▶ [Data segment]:
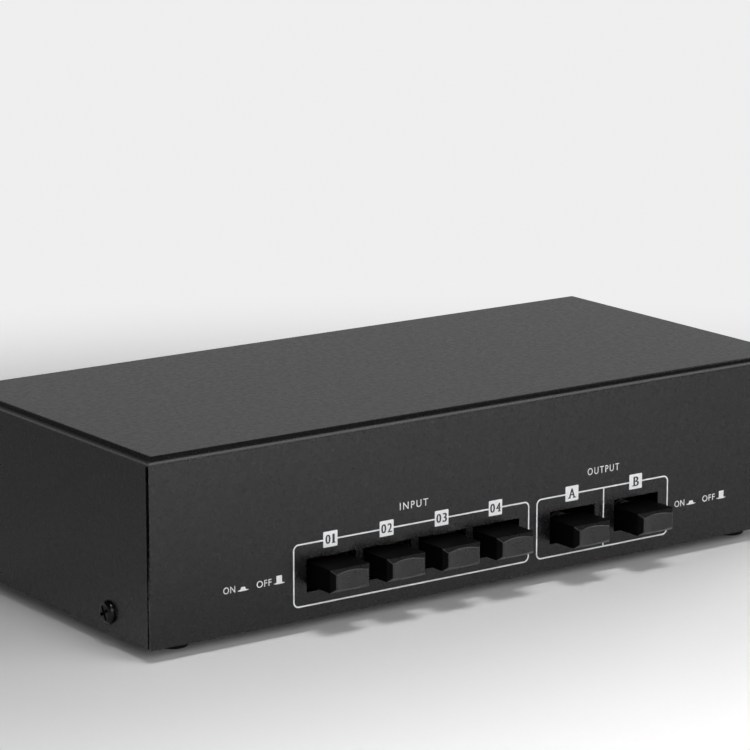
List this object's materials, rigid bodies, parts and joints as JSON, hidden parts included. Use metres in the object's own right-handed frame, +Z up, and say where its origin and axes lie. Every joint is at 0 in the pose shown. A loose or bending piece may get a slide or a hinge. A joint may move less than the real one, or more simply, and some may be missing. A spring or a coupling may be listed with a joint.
{
  "type": "speaker selector switch",
  "caption": "Low black steel box with a row of push buttons that switch amplifiers and loudspeakers, and terminal posts behind.",
  "frame": {"origin": "bottom centre of the bounding box, on the surface that the feet stand on", "axes": "+X along the front from left to right, +Y from the front to the rear, +Z up"},
  "size_m": [0.2434, 0.1374, 0.0595],
  "materials": {
    "lid_paint": "fine matt black powder coat",
    "pan_paint": "fine matt black powder coat",
    "screw_black": "black oxide",
    "screw_steel": "zinc plated",
    "foot_rubber": "matt black",
    "board_green": "solder mask",
    "standoff_brass": "turned",
    "switch_plastic": "moulded",
    "frame_steel": "stamped, zinc plated",
    "spring_steel": "drawn wire, black oxide",
    "plunger_nylon": "black nylon",
    "cap_plastic": "satin black",
    "post_metal": "nickel plated",
    "post_black": "moulded",
    "post_red": "moulded",
    "connector_plastic": "moulded"
  },
  "bodies": {
    "case": {"top_cover": "lid_paint", "base_pan": "pan_paint", "cover_screws": "screw_black", "rubber_feet": "foot_rubber", "foot_screws": "screw_steel", "main_board": "board_green", "board_standoffs": "standoff_brass", "board_screws": "screw_steel", "input_switch_housings": "switch_plastic", "output_switch_housings": "switch_plastic", "input_switch_frame": "frame_steel", "post_studs": "post_metal", "post_nuts": "post_metal", "post_insulators_black": "post_black", "post_insulators_red": "post_red", "terminal_board": "board_green", "board_connectors": "connector_plastic", "input_1_spring": "spring_steel", "input_2_spring": "spring_steel", "input_3_spring": "spring_steel", "input_4_spring": "spring_steel", "output_a_spring": "spring_steel", "output_b_spring": "spring_steel"},
    "input_1_button": {"input_1_cap": "cap_plastic", "input_1_plunger": "plunger_nylon"},
    "input_2_button": {"input_2_cap": "cap_plastic", "input_2_plunger": "plunger_nylon"},
    "input_3_button": {"input_3_cap": "cap_plastic", "input_3_plunger": "plunger_nylon"},
    "input_4_button": {"input_4_cap": "cap_plastic", "input_4_plunger": "plunger_nylon"},
    "output_a_button": {"output_a_cap": "cap_plastic", "output_a_plunger": "plunger_nylon"},
    "output_b_button": {"output_b_cap": "cap_plastic", "output_b_plunger": "plunger_nylon"},
    "interlock": {"interlock_bar": "frame_steel"},
    "input_1_left_black_clamp": {"input_1_left_black_knob": "post_black"},
    "input_1_left_red_clamp": {"input_1_left_red_knob": "post_red"},
    "input_1_right_black_clamp": {"input_1_right_black_knob": "post_black"},
    "input_1_right_red_clamp": {"input_1_right_red_knob": "post_red"},
    "input_2_left_black_clamp": {"input_2_left_black_knob": "post_black"},
    "input_2_left_red_clamp": {"input_2_left_red_knob": "post_red"},
    "input_2_right_black_clamp": {"input_2_right_black_knob": "post_black"},
    "input_2_right_red_clamp": {"input_2_right_red_knob": "post_red"},
    "input_3_left_black_clamp": {"input_3_left_black_knob": "post_black"},
    "input_3_left_red_clamp": {"input_3_left_red_knob": "post_red"},
    "input_3_right_black_clamp": {"input_3_right_black_knob": "post_black"},
    "input_3_right_red_clamp": {"input_3_right_red_knob": "post_red"},
    "input_4_left_black_clamp": {"input_4_left_black_knob": "post_black"},
    "input_4_left_red_clamp": {"input_4_left_red_knob": "post_red"},
    "input_4_right_black_clamp": {"input_4_right_black_knob": "post_black"},
    "input_4_right_red_clamp": {"input_4_right_red_knob": "post_red"},
    "output_a_left_black_clamp": {"output_a_left_black_knob": "post_black"},
    "output_a_left_red_clamp": {"output_a_left_red_knob": "post_red"},
    "output_a_right_black_clamp": {"output_a_right_black_knob": "post_black"},
    "output_a_right_red_clamp": {"output_a_right_red_knob": "post_red"},
    "output_b_left_black_clamp": {"output_b_left_black_knob": "post_black"},
    "output_b_left_red_clamp": {"output_b_left_red_knob": "post_red"},
    "output_b_right_black_clamp": {"output_b_right_black_knob": "post_black"},
    "output_b_right_red_clamp": {"output_b_right_red_knob": "post_red"}
  },
  "joints": [
    {"name": "input_1_press", "type": "slide", "parent": "case", "child": "input_1_button", "axis": [0, 1, 0], "range_m": [0, 0.006], "stiffness_N_per_m": 300, "springref_m": -0.004, "deforming": ["input_1_spring"]},
    {"name": "input_2_press", "type": "slide", "parent": "case", "child": "input_2_button", "axis": [0, 1, 0], "range_m": [0, 0.006], "stiffness_N_per_m": 300, "springref_m": -0.004, "deforming": ["input_2_spring"]},
    {"name": "input_3_press", "type": "slide", "parent": "case", "child": "input_3_button", "axis": [0, 1, 0], "range_m": [0, 0.006], "stiffness_N_per_m": 300, "springref_m": -0.004, "deforming": ["input_3_spring"]},
    {"name": "input_4_press", "type": "slide", "parent": "case", "child": "input_4_button", "axis": [0, 1, 0], "range_m": [0, 0.006], "stiffness_N_per_m": 300, "springref_m": -0.004, "deforming": ["input_4_spring"]},
    {"name": "output_a_press", "type": "slide", "parent": "case", "child": "output_a_button", "axis": [0, 1, 0], "range_m": [0, 0.006], "stiffness_N_per_m": 300, "springref_m": -0.004, "deforming": ["output_a_spring"]},
    {"name": "output_b_press", "type": "slide", "parent": "case", "child": "output_b_button", "axis": [0, 1, 0], "range_m": [0, 0.006], "stiffness_N_per_m": 300, "springref_m": -0.004, "deforming": ["output_b_spring"]},
    {"name": "interlock_slide", "type": "slide", "parent": "case", "child": "interlock", "axis": [1, 0, 0], "range_m": [0, 0.0015], "stiffness_N_per_m": 300, "springref_m": -0.002},
    {"name": "input_1_left_black_unscrew", "type": "slide", "parent": "case", "child": "input_1_left_black_clamp", "axis": [0, 1, 0], "range_m": [0, 0.004]},
    {"name": "input_1_left_red_unscrew", "type": "slide", "parent": "case", "child": "input_1_left_red_clamp", "axis": [0, 1, 0], "range_m": [0, 0.004]},
    {"name": "input_1_right_black_unscrew", "type": "slide", "parent": "case", "child": "input_1_right_black_clamp", "axis": [0, 1, 0], "range_m": [0, 0.004]},
    {"name": "input_1_right_red_unscrew", "type": "slide", "parent": "case", "child": "input_1_right_red_clamp", "axis": [0, 1, 0], "range_m": [0, 0.004]},
    {"name": "input_2_left_black_unscrew", "type": "slide", "parent": "case", "child": "input_2_left_black_clamp", "axis": [0, 1, 0], "range_m": [0, 0.004]},
    {"name": "input_2_left_red_unscrew", "type": "slide", "parent": "case", "child": "input_2_left_red_clamp", "axis": [0, 1, 0], "range_m": [0, 0.004]},
    {"name": "input_2_right_black_unscrew", "type": "slide", "parent": "case", "child": "input_2_right_black_clamp", "axis": [0, 1, 0], "range_m": [0, 0.004]},
    {"name": "input_2_right_red_unscrew", "type": "slide", "parent": "case", "child": "input_2_right_red_clamp", "axis": [0, 1, 0], "range_m": [0, 0.004]},
    {"name": "input_3_left_black_unscrew", "type": "slide", "parent": "case", "child": "input_3_left_black_clamp", "axis": [0, 1, 0], "range_m": [0, 0.004]},
    {"name": "input_3_left_red_unscrew", "type": "slide", "parent": "case", "child": "input_3_left_red_clamp", "axis": [0, 1, 0], "range_m": [0, 0.004]},
    {"name": "input_3_right_black_unscrew", "type": "slide", "parent": "case", "child": "input_3_right_black_clamp", "axis": [0, 1, 0], "range_m": [0, 0.004]},
    {"name": "input_3_right_red_unscrew", "type": "slide", "parent": "case", "child": "input_3_right_red_clamp", "axis": [0, 1, 0], "range_m": [0, 0.004]},
    {"name": "input_4_left_black_unscrew", "type": "slide", "parent": "case", "child": "input_4_left_black_clamp", "axis": [0, 1, 0], "range_m": [0, 0.004]},
    {"name": "input_4_left_red_unscrew", "type": "slide", "parent": "case", "child": "input_4_left_red_clamp", "axis": [0, 1, 0], "range_m": [0, 0.004]},
    {"name": "input_4_right_black_unscrew", "type": "slide", "parent": "case", "child": "input_4_right_black_clamp", "axis": [0, 1, 0], "range_m": [0, 0.004]},
    {"name": "input_4_right_red_unscrew", "type": "slide", "parent": "case", "child": "input_4_right_red_clamp", "axis": [0, 1, 0], "range_m": [0, 0.004]},
    {"name": "output_a_left_black_unscrew", "type": "slide", "parent": "case", "child": "output_a_left_black_clamp", "axis": [0, 1, 0], "range_m": [0, 0.004]},
    {"name": "output_a_left_red_unscrew", "type": "slide", "parent": "case", "child": "output_a_left_red_clamp", "axis": [0, 1, 0], "range_m": [0, 0.004]},
    {"name": "output_a_right_black_unscrew", "type": "slide", "parent": "case", "child": "output_a_right_black_clamp", "axis": [0, 1, 0], "range_m": [0, 0.004]},
    {"name": "output_a_right_red_unscrew", "type": "slide", "parent": "case", "child": "output_a_right_red_clamp", "axis": [0, 1, 0], "range_m": [0, 0.004]},
    {"name": "output_b_left_black_unscrew", "type": "slide", "parent": "case", "child": "output_b_left_black_clamp", "axis": [0, 1, 0], "range_m": [0, 0.004]},
    {"name": "output_b_left_red_unscrew", "type": "slide", "parent": "case", "child": "output_b_left_red_clamp", "axis": [0, 1, 0], "range_m": [0, 0.004]},
    {"name": "output_b_right_black_unscrew", "type": "slide", "parent": "case", "child": "output_b_right_black_clamp", "axis": [0, 1, 0], "range_m": [0, 0.004]},
    {"name": "output_b_right_red_unscrew", "type": "slide", "parent": "case", "child": "output_b_right_red_clamp", "axis": [0, 1, 0], "range_m": [0, 0.004]}
  ]
}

▶ [Short task]:
State how many lines of the listing above hold the word "joints", with nothing but the number.

▶ [Task solution]:
2